» **Exercise task**:
Repeat exactly the lines from the start of the records below through the line that contains "than it shows.", including both.

(Rows from a dataset)
▼▼▼

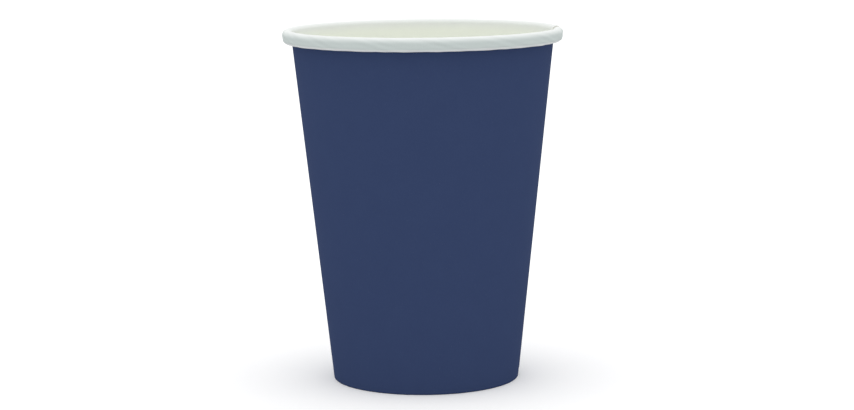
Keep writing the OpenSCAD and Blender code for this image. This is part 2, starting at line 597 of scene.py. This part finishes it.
def lay_floor():
    """A plain pale floor that keeps the cup's shadow and gives less light back than it shows.

    It is clear from below, and a flat ring with its hole hidden under the cup, so that the foot shows there
    and light reaches into it. A point is its radius turned to its angle."""
    angles = np.linspace(0, TURN, FLOOR_STEPS, endpoint=False)
    radii = np.array([[FLOOR_HOLE_R], [FLOOR_SIZE / 2]])
    level = np.full((len(radii), FLOOR_STEPS), -FLOOR_GAP)
    points = np.stack([radii * np.cos(angles), radii * np.sin(angles), level], axis=2)
    inner = np.arange(FLOOR_STEPS)
    ahead = np.roll(inner, -1)
    quads = np.stack([inner, inner + FLOOR_STEPS, ahead + FLOOR_STEPS, ahead], axis=1)
    mesh = bpy.data.meshes.new("floor")
    mesh.from_pydata(points.reshape(-1, 3) * MM, [], quads)
    floor = bpy.data.objects.new("floor", mesh)
    bpy.context.scene.collection.objects.link(floor)
    material = bpy.data.materials.new("floor")
    graph = Graph(material)
    colour = graph.blend(shows_backdrop(graph), (FLOOR_BOUNCE,) * 3, (FLOOR_SEEN,) * 3)
    shader = graph.add("ShaderNodeBsdfDiffuse", None, {"Color": colour})
    below = graph.add("ShaderNodeNewGeometry", output="Backfacing")
    clear = graph.add("ShaderNodeBsdfTransparent")
    shader = graph.add("ShaderNodeMixShader", None, {0: below, 1: shader, 2: clear})
    graph.add("ShaderNodeOutputMaterial", None, {"Surface": shader})
    mesh.materials.append(material)


def light():
    """Even light from all around, and one very soft lamp from straight above."""
    world = bpy.data.worlds.new("studio")
    bpy.context.scene.world = world
    graph = Graph(world)
    strength = graph.blend(shows_backdrop(graph), (SKY,) * 3, (1.0,) * 3)
    background = graph.add("ShaderNodeBackground", None, {"Color": strength})
    graph.add("ShaderNodeOutputWorld", None, {"Surface": background})
    lamp = bpy.data.lights.new("overhead", "SUN")
    lamp.energy = LAMP
    lamp.angle = LAMP_SPREAD
    bpy.context.scene.collection.objects.link(bpy.data.objects.new("overhead", lamp))


def aim_camera():
    """A camera in front of the cup and a little above its rim, looking slightly down."""
    turn = Matrix.Rotation(-CAMERA_YAW, 3, "Z") @ Matrix.Rotation(math.pi / 2 - CAMERA_PITCH, 3, "X")
    camera = bpy.data.cameras.new("camera")
    camera.lens = CAMERA_LENS
    camera.sensor_width = CAMERA_SENSOR
    camera.clip_end = CAMERA_REACH
    holder = bpy.data.objects.new("camera", camera)
    holder.matrix_world = (
        Matrix.Translation(Vector(CAMERA_AT) * MM) @ (turn @ Matrix.Rotation(CAMERA_ROLL, 3, "Z")).to_4x4()
    )
    bpy.context.scene.collection.objects.link(holder)
    bpy.context.scene.camera = holder


def build():
    """Both pieces of the cup, in place of the plain solids of their nodes."""
    wall = sheet_mesh("side_wall", *side_wall_faces(), closed=False)
    wall.data.materials.append(wall_board())
    disc = sheet_mesh("cup_bottom", *disc_faces(), closed=True)
    disc.data.materials.append(disc_board())
    for piece, node, slot in ((wall, "sidewall", "printed_board"), (disc, "bottom_disc", "white_board")):
        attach(piece, "root")
        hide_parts(node)


build()
lay_floor()
light()
aim_camera()
bpy.context.scene.view_settings.view_transform = "Standard"
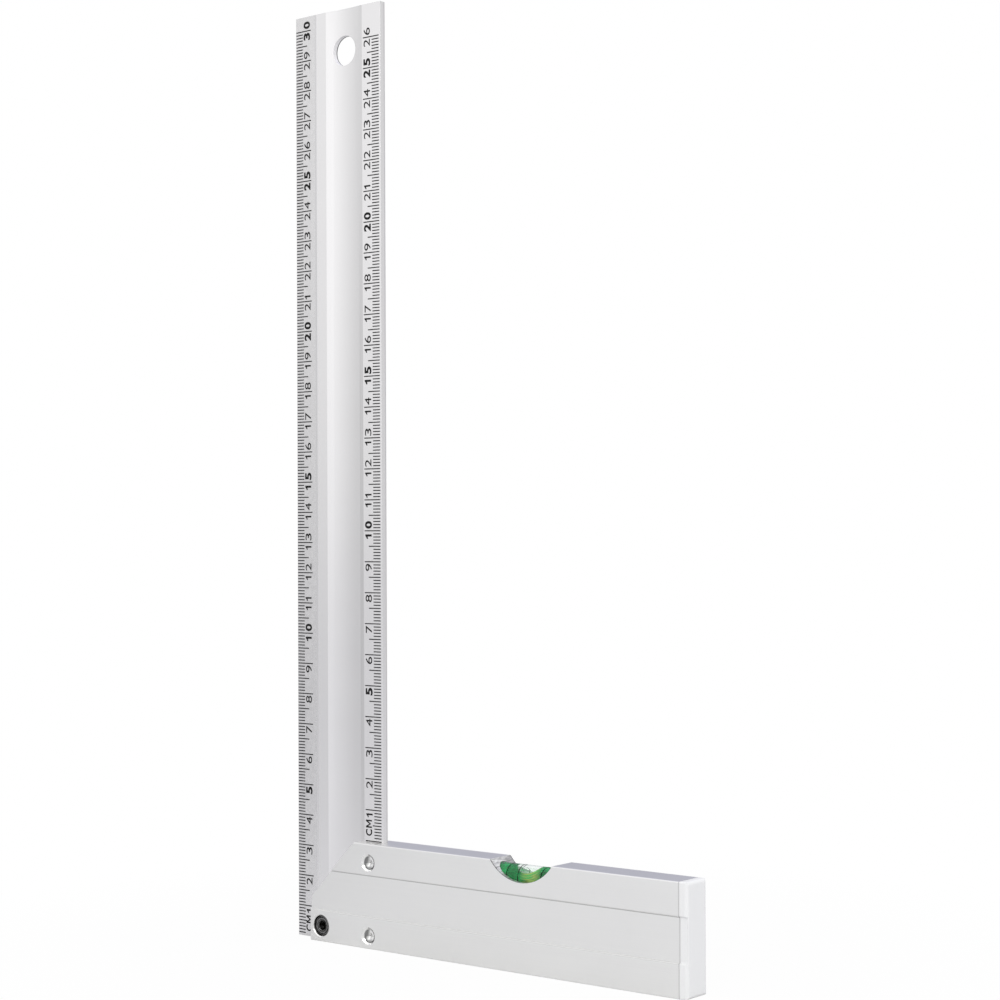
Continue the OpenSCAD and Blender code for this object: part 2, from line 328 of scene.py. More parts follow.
def mesh_from(work, name):
    """A bmesh as a mesh."""
    mesh = bpy.data.meshes.new(name)
    work.to_mesh(mesh)
    work.free()
    return mesh


def evaluated_mesh(obj):
    """The object's mesh with its modifiers, or its text as a mesh."""
    return bpy.data.meshes.new_from_object(obj.evaluated_get(bpy.context.evaluated_depsgraph_get()))


class Tree:
    """A short way to write a node tree."""

    def __init__(self, tree):
        self.tree = tree
        tree.nodes.clear()

    def node(self, kind, settings=None, **inputs):
        """A node with its settings and inputs. An underscore in an input's name stands for a space."""
        made = self.tree.nodes.new(kind)
        for name, value in (settings or {}).items():
            setattr(made, name, value)
        for name, value in inputs.items():
            self.put(made, name.replace("_", " "), value)
        return made

    def put(self, node, name, value):
        """Links a socket or a node to an input, or sets the input's value."""
        socket = node.inputs[name]
        if isinstance(value, bpy.types.NodeSocket):
            self.tree.links.new(value, socket)
        elif hasattr(value, "outputs"):
            self.tree.links.new(value.outputs[0], socket)
        else:
            socket.default_value = value

    def math(self, operation, a, b=0.0, c=0.0):
        """The result of a sum on values."""
        made = self.node("ShaderNodeMath", {"operation": operation})
        for i, x in enumerate((a, b, c)):
            self.put(made, i, x)
        return made.outputs[0]

    def vector(self, operation, a, b=(0, 0, 0)):
        """The result of a sum on vectors."""
        made = self.node("ShaderNodeVectorMath", {"operation": operation})
        self.put(made, 0, a)
        self.put(made, 1, b)
        return made.outputs["Value" if operation in ("DOT_PRODUCT", "LENGTH", "DISTANCE") else "Vector"]

    def ramp(self, value, low, high, to_low=0.0, to_high=1.0):
        """Turns a range of values into another, and holds its ends beyond."""
        return self.node("ShaderNodeMapRange", {"clamp": True}, Value=value, From_Min=low, From_Max=high,
                         To_Min=to_low, To_Max=to_high).outputs[0]

    def ramp_at(self, value, place, offsets, ends=(0.0, 1.0)):
        """A ramp between two offsets from a place."""
        return self.ramp(value, place + offsets[0], place + offsets[1], *ends)

    def mix(self, share, a, b):
        """Mixes two colours."""
        made = self.node("ShaderNodeMix", {"data_type": "RGBA"})
        for i, x in ((0, share), (6, a), (7, b)):
            self.put(made, i, x)
        return made.outputs[2]

    def blend(self, share, a, b):
        """Mixes two values."""
        made = self.node("ShaderNodeMix", {"data_type": "FLOAT"})
        for i, x in ((0, share), (2, a), (3, b)):
            self.put(made, i, x)
        return made.outputs[0]

    def mix_shader(self, share, a, b):
        """Mixes two shaders."""
        made = self.node("ShaderNodeMixShader")
        for i, x in enumerate((share, a, b)):
            self.put(made, i, x)
        return made

    def place(self, factors=(1, 1, 1)):
        """The place in the part's frame, with each direction multiplied by a factor."""
        here = self.node("ShaderNodeTexCoord").outputs["Object"]
        return self.node("ShaderNodeMapping", Vector=here, Scale=factors).outputs[0]

    def noise(self, grain):
        """The noise of a grain."""
        factors, detail, rough = GRAIN[grain]
        return self.node("ShaderNodeTexNoise", {"noise_dimensions": "3D"}, Vector=self.place(factors),
                         Scale=1.0, Detail=detail, Roughness=rough).outputs[0]

    def coordinate(self, axis):
        """One coordinate of the place."""
        return self.node("ShaderNodeSeparateXYZ", Vector=self.place()).outputs[axis]

    def away(self, centre, keep=(1, 0, 1)):
        """Distance from a centre, counted along the kept axes only."""
        apart = self.vector("SUBTRACT", self.place(), centre)
        return self.vector("LENGTH", self.vector("MULTIPLY", apart, keep))

    def within(self, centre, radius, soft, keep=(1, 0, 1)):
        """1 inside a radius around a centre, counted along the kept axes only, and 0 outside."""
        return self.ramp_at(self.away(centre, keep), radius, (0.0, soft), FADE)

    def between(self, value, low, high):
        """1 where a value lies between two others, and 0 elsewhere."""
        return self.math("COMPARE", value, (low + high) / 2, (high - low) / 2)

    def between_at(self, value, place, offsets):
        """1 where a value lies between two offsets from a place, and 0 elsewhere."""
        return self.between(value, place + offsets[0], place + offsets[1])

    def bump(self, height, strength, distance, normal=None):
        """A normal that follows a height."""
        made = self.node("ShaderNodeBump", Height=height, Strength=strength, Distance=distance)
        if normal is not None:
            self.put(made, "Normal", normal)
        return made.outputs[0]

    def surface(self, shader, volume=None):
        """The tree's output."""
        out = self.node("ShaderNodeOutputMaterial", Surface=shader)
        if volume is not None:
            self.put(out, "Volume", volume)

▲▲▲

» **Written response**:
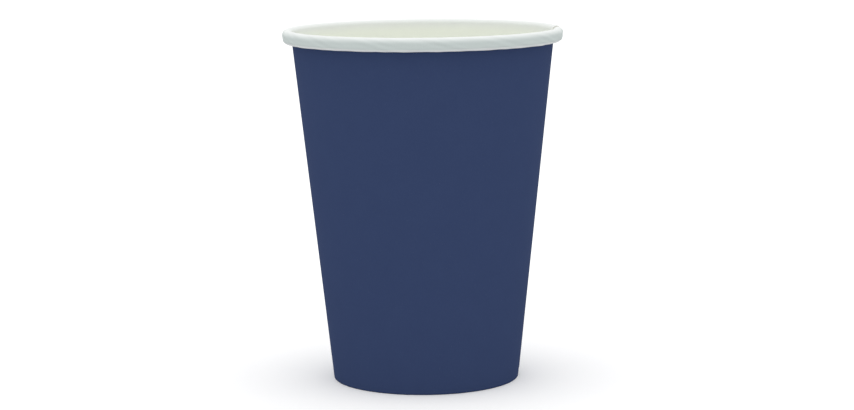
Keep writing the OpenSCAD and Blender code for this image. This is part 2, starting at line 597 of scene.py. This part finishes it.
def lay_floor():
    """A plain pale floor that keeps the cup's shadow and gives less light back than it shows.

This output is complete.